◆ **TASK OBJECTIVE**: Your task is to quote exactly the run of lines that starts at the line containing "for node in" and ends at the line containing "record = json.load(file)", including both.

◆ **GIVEN MATERIAL**:
################
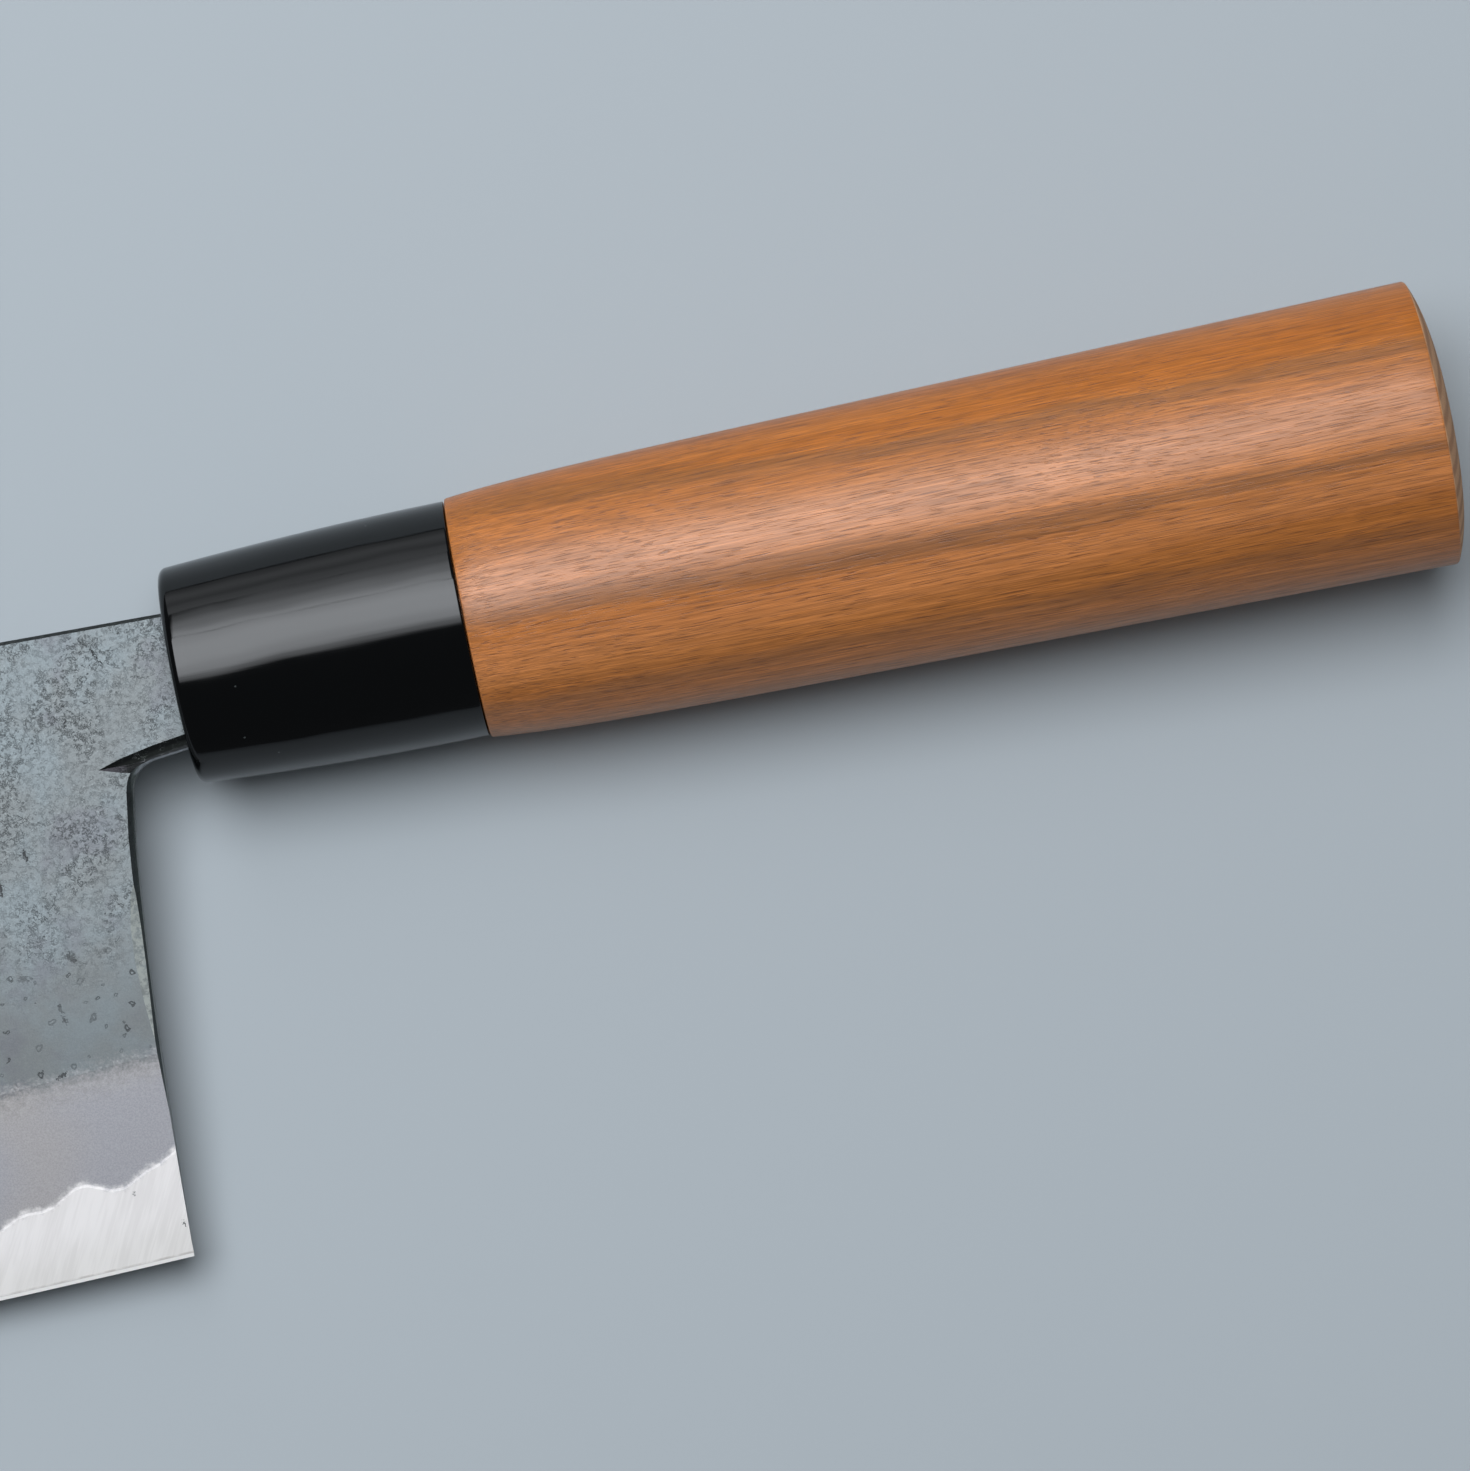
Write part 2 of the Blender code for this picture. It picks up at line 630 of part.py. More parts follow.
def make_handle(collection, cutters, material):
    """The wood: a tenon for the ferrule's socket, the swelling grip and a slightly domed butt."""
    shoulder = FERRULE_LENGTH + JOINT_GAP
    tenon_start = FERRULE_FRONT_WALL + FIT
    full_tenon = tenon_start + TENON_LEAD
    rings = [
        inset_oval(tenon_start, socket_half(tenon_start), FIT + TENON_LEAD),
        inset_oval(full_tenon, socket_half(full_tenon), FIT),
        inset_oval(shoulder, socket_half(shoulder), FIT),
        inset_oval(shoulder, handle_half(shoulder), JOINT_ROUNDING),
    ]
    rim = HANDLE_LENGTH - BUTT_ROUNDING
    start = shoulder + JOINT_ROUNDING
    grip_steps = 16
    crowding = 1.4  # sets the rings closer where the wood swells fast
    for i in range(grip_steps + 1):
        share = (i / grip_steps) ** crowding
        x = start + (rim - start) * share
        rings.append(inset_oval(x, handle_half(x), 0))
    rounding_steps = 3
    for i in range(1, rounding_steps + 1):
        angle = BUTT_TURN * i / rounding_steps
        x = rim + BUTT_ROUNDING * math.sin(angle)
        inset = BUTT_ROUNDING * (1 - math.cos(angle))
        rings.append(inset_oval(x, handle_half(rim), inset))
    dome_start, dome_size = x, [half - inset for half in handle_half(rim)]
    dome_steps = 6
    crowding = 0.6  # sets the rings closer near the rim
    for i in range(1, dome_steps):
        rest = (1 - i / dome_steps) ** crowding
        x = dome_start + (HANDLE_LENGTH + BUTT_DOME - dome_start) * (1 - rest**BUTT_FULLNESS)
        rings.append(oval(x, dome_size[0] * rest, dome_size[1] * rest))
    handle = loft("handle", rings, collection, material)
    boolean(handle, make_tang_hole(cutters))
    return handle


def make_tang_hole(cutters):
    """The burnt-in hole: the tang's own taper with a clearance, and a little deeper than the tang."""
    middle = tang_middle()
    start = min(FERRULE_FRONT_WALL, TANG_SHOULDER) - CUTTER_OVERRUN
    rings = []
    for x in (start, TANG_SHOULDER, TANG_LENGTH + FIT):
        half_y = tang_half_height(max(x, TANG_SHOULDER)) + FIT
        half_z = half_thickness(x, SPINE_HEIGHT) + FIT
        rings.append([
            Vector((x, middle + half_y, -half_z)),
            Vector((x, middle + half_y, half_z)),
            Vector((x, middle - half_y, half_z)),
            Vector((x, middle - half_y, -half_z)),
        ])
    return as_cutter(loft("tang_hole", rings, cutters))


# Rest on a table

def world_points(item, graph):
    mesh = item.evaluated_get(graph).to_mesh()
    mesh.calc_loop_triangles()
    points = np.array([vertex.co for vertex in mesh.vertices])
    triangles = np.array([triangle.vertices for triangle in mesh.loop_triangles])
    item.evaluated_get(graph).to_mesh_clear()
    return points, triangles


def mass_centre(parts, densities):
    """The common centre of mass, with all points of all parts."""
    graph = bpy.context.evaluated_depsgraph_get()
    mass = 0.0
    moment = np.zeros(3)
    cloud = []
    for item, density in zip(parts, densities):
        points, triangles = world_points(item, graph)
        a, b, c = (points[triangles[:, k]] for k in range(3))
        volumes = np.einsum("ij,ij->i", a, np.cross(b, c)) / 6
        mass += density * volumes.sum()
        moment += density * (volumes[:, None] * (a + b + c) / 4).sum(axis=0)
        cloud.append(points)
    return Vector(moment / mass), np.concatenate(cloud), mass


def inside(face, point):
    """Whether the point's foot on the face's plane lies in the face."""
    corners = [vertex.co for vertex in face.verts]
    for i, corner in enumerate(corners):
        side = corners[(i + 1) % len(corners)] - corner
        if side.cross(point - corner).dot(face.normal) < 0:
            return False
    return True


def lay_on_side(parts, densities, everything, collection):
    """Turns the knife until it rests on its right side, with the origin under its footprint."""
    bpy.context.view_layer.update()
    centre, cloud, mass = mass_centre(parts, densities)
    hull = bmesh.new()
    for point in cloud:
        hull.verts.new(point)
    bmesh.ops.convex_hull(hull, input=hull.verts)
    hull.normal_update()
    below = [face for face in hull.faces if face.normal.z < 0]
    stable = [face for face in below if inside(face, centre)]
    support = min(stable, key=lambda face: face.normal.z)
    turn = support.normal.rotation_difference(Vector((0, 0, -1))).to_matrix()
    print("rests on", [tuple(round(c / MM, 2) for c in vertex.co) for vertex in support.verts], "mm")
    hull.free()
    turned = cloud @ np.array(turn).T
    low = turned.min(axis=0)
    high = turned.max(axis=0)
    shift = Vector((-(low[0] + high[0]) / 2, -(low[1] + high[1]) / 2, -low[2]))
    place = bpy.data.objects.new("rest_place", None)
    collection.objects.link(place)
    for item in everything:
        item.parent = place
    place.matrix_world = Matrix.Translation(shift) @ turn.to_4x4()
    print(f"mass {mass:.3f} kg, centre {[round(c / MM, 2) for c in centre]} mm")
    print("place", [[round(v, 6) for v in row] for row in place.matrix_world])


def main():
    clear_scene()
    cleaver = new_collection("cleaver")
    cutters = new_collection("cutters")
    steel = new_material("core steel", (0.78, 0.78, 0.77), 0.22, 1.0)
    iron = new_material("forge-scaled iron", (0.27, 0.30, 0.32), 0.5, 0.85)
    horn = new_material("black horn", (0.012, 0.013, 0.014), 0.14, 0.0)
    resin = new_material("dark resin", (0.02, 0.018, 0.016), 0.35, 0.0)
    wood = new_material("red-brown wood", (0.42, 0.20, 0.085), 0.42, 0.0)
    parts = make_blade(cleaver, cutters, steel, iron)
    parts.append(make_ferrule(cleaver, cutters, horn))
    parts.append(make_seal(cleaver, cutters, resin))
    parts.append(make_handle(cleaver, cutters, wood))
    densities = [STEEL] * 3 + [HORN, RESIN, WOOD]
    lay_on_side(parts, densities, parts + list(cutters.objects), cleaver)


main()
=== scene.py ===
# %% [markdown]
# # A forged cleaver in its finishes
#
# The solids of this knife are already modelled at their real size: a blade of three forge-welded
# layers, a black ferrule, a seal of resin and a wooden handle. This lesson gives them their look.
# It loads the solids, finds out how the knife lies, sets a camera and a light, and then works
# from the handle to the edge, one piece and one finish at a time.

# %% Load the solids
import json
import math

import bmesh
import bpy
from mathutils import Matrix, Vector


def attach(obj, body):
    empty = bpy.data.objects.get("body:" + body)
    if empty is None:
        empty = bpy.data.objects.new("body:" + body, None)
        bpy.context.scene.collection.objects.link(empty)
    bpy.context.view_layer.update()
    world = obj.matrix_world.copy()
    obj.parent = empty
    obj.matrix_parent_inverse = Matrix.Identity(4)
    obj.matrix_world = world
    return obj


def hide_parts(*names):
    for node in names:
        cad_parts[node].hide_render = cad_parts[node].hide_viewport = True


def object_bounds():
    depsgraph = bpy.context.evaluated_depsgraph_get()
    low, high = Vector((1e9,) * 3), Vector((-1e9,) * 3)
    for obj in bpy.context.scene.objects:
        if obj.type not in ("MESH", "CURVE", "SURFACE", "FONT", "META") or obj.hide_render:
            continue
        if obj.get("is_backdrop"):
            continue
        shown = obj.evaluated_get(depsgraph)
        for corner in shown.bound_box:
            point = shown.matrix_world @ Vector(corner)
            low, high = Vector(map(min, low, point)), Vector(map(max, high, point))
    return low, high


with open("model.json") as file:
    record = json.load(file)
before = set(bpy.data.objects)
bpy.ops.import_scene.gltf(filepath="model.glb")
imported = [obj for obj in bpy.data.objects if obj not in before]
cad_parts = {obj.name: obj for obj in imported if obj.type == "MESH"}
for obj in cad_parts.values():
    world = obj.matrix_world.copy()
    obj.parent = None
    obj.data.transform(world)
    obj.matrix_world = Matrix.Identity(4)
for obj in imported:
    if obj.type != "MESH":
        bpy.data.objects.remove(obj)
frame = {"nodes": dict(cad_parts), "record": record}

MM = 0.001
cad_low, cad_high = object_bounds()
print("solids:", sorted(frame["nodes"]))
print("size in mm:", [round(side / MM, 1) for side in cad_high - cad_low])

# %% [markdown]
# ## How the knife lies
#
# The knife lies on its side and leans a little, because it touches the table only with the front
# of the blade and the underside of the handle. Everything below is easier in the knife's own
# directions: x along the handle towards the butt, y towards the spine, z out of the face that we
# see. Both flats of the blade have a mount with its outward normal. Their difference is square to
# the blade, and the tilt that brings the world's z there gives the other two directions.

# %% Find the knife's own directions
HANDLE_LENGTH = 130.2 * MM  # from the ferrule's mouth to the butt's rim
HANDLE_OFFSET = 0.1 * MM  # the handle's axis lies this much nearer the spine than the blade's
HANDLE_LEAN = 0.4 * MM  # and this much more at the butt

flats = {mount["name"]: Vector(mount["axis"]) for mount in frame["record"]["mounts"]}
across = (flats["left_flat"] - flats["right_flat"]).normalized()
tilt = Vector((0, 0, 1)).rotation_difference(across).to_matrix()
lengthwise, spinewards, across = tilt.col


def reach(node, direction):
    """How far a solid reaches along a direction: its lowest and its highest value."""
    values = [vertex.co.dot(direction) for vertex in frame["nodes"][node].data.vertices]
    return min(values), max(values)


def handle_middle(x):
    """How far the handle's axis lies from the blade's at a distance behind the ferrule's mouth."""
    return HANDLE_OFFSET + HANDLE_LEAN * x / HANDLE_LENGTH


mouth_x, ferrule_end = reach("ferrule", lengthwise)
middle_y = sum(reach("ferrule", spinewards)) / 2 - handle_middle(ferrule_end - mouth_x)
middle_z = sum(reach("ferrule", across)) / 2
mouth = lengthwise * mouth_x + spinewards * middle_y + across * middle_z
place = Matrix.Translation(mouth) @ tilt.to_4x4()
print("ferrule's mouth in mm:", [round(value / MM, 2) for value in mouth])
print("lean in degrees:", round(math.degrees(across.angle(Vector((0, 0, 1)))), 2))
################
◆ **SOLUTION FOR THIS EXERCISE**:
    for node in names:
        cad_parts[node].hide_render = cad_parts[node].hide_viewport = True


def object_bounds():
    depsgraph = bpy.context.evaluated_depsgraph_get()
    low, high = Vector((1e9,) * 3), Vector((-1e9,) * 3)
    for obj in bpy.context.scene.objects:
        if obj.type not in ("MESH", "CURVE", "SURFACE", "FONT", "META") or obj.hide_render:
            continue
        if obj.get("is_backdrop"):
            continue
        shown = obj.evaluated_get(depsgraph)
        for corner in shown.bound_box:
            point = shown.matrix_world @ Vector(corner)
            low, high = Vector(map(min, low, point)), Vector(map(max, high, point))
    return low, high


with open("model.json") as file:
    record = json.load(file)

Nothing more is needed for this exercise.